= Durban Moment =

Period in the early 1970s in South Africa

The Durban Moment refers to the period in the early and mid-1970s when the South African city of Durban became the centre of a new vibrancy in the struggle against apartheid. Coined by academic Tony Morphet, the term describes the convergence of various intellectual and activist movements in Durban that significantly influenced the anti-apartheid struggle. The two central figures in this moment were Steve Biko and Richard Turner - the former was closely associated with the Black Consciousness Movement and the latter with the trade union movement. The two were in a reading group together. Both were influenced by the new left and had links to radical Christian circles.

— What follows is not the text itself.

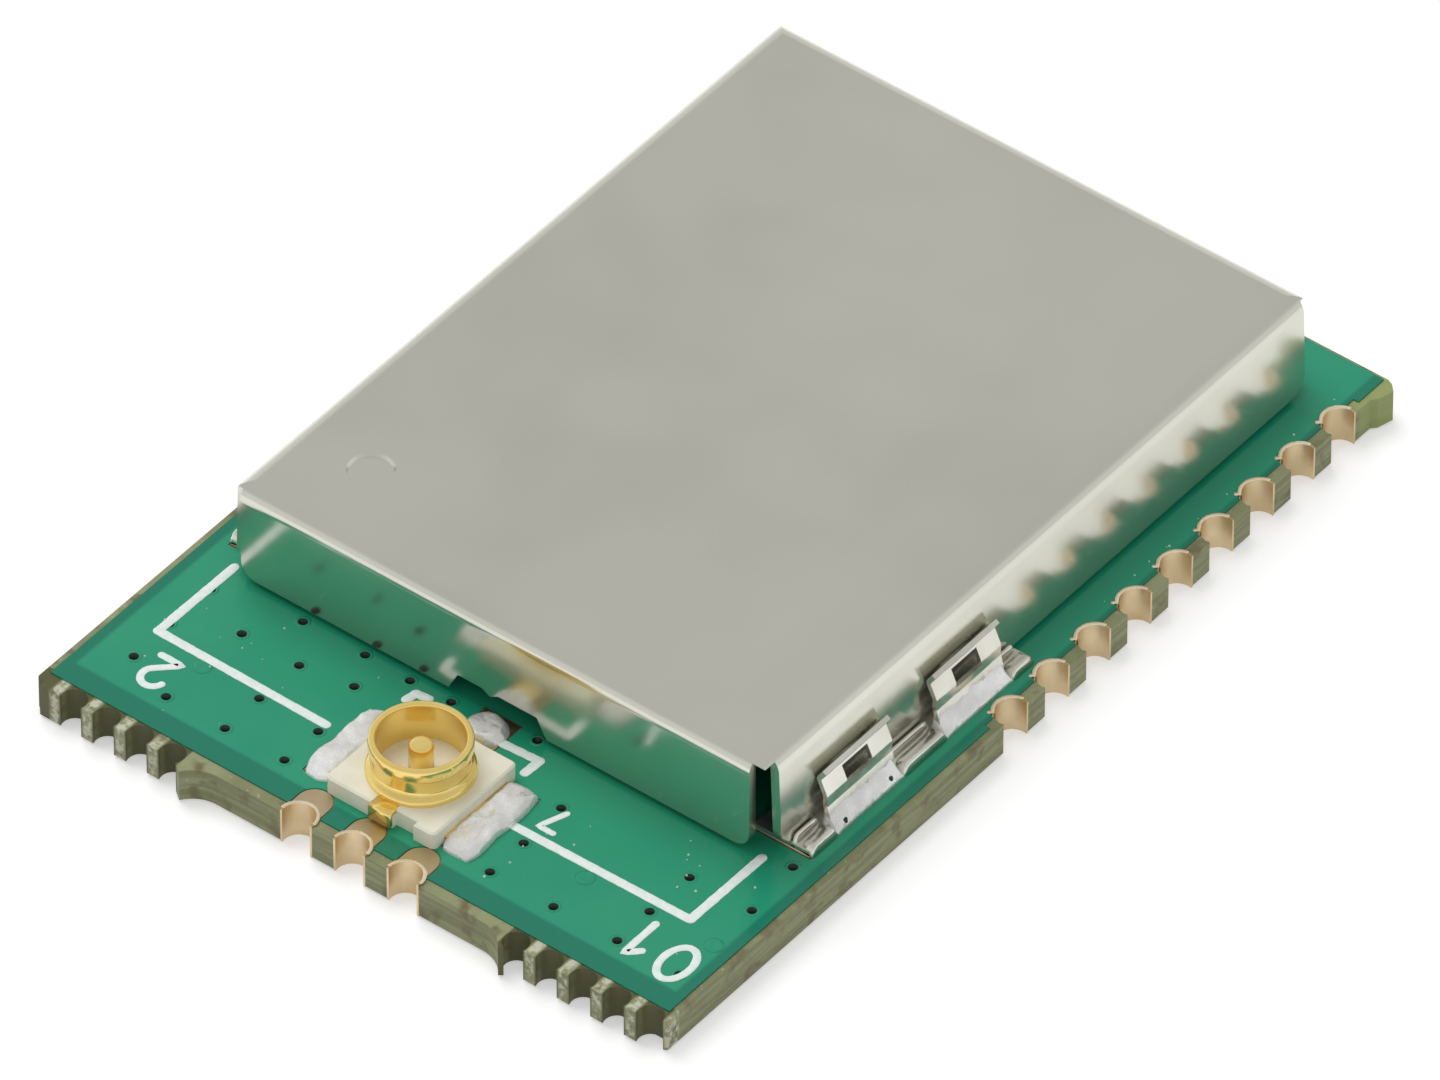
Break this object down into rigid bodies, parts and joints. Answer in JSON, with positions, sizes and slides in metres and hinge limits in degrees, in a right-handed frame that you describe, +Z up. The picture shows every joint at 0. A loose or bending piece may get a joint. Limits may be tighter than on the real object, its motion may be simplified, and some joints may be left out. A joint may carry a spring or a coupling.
{
  "type": "castellated radio module",
  "caption": "Small radio circuit module with plated half-hole pads along its edges, a clipped metal shield can and a micro coaxial receptacle.",
  "frame": {"origin": "centre of the board's underside, where the module rests on the board that carries it", "axes": "+X along the short side, +Y along the long side away from the receptacle, +Z up through the can"},
  "size_m": [0.0152, 0.0225, 0.0032],
  "materials": {
    "laminate": "woven glass laminate, olive, cut edges fibrous",
    "solder_mask": "green solder mask, glossy",
    "plated_copper": "thin gold over nickel and copper, satin",
    "ink": "printed white ink, matt",
    "can_metal": "nickel silver sheet, satin",
    "clip_metal": "tinned spring sheet, bright",
    "solder": "solder, bright",
    "gold": "gold plating, polished",
    "housing": "cream moulded plastic, satin",
    "chip_body": "black moulded package",
    "chip_leads": "tinned leads, satin",
    "ceramic": "dark ceramic",
    "capacitor_ceramic": "tan ceramic",
    "inductor_ceramic": "pale ceramic",
    "resistor_film": "black glazed film",
    "lid_metal": "plated lid, satin"
  },
  "bodies": {
    "root": {"pcb_laminate": "laminate", "solder_mask_top": "solder_mask", "solder_mask_bottom": "solder_mask", "castellations_right": "plated_copper", "castellations_left": "plated_copper", "castellations_front": "plated_copper", "clip_pads": "plated_copper", "receptacle_pads": "plated_copper", "silkscreen_lines": "ink", "shield_can": "can_metal", "shield_clip_right": "clip_metal", "shield_clip_left": "clip_metal", "clip_solder": "solder", "ground_solder": "solder", "signal_solder": "solder", "component_solder": "solder", "receptacle_outer_contact": "gold", "receptacle_centre_contact": "gold", "receptacle_housing": "housing", "radio_chip": "chip_body", "radio_chip_leads": "chip_leads", "crystal_base": "ceramic", "crystal_lid": "lid_metal", "capacitor_bodies": "capacitor_ceramic", "capacitor_terminals": "chip_leads", "inductor_bodies": "inductor_ceramic", "inductor_terminals": "chip_leads", "resistor_bodies": "resistor_film", "resistor_terminals": "chip_leads"}
  },
  "joints": []
}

== Background and History ==
Tony Morphet coined the term the "Durban moment" in his Rick Turner Memorial lecture to the University of Natal in Durban on 27 September 1990. He described four simultaneous intellectual projects occurring between 1970 and 1974, citing Rick Turner's radical political philosophical teachings and organizing; the activism of then student and intellectual Steve Biko; the challenge to revisionist Afrikaner history by sociologist Dunbar Moodie; and the critiques of English literature by Mike Kirkwood.

1973 Strikes

The "moment" often refers to the 1973 worker strikes in Durban, the first worker unrest in South Africa in over a decade since the Sharpeville massacre in 1960. Approximately 100,000 workers went on strike in Durban in 1973. These protests bloomed into a trade union movement, and with the help of the Black Consciousness Movement, refocused the anti-apartheid struggle from exiles to within the domestic borders of South Africa.

Activist Organizing

The Durban Moment signaled a departure from earlier banned anti-apartheid movements in its non-racial, non-hierarchical, and explicitly socialist intellectual strains. Mahmood Mamdani stated that "radical white students joined non-white migrant workers in a mobilisation that gave birth to South Africa’s non-racial unions; and African, Indian, and Coloured students, inspired by the Black Consciousness Movement, were reborn as black". University of Natal at Durban Students played a large role in the Durban moment, forming the Student Wages Commission (SWC) in 1971 to advocate for better labor conditions and wages for workers. They advocated to the government Wages Board on the behalf of black workers who were prohibited from unionizing and encouraged black workers to attend the Board meetings by the hundreds. The General Factory Workers' Benefit Fund grew from this work, becoming a support fund, organizing environment, and precedent to unions. The combined efforts of Durban's young worker and student population created a revival of activist mobilization in the 1970s.

Aftermath

Turner and Biko were sent to house arrest and to a homeland respectively in 1973. In 1974 strikes continued to amass to the government's alarm, leading the state to ban four of the white intellectuals in the movement (David Hemson, Halton Cheadle, David Davis, and Jeannette Cunningham-Brown). The union membership continued to grow until 1975, when it declined due to halting progress to achieve workers' rights and the targeting of twenty-two union leaders by the state in November 1976. Biko and Turner were murdered in 1977 and 1978 respectively.

== Legacy ==
The Durban Moment is a significant period in the history of the anti-apartheid struggle within South Africa. It represented not only a geographic shift, highlighting activists in Natal and Durban, specifically, but also a shift in tactics and attitudes. Influenced by socialism, radical Christianity, and various new left ideologies, intellectual leaders forged a new opposition to the apartheid regime. By linking Black Consciousness to labor activism, the Durban Moment forged a new and powerful coalition. The Durban Moment is also cited as a precursor to the creation of the Federation of South African Trade Unions and the Congress of South African Trade Unions in 1979 and 1985, respectively. The organization of students, laborers, and ordinary citizens across racial lines presented a significant threat to the apartheid regime's norms and laws, while simultaneously influencing subsequent trade union tactics and the eventual triumph of the broader anti-apartheid movement.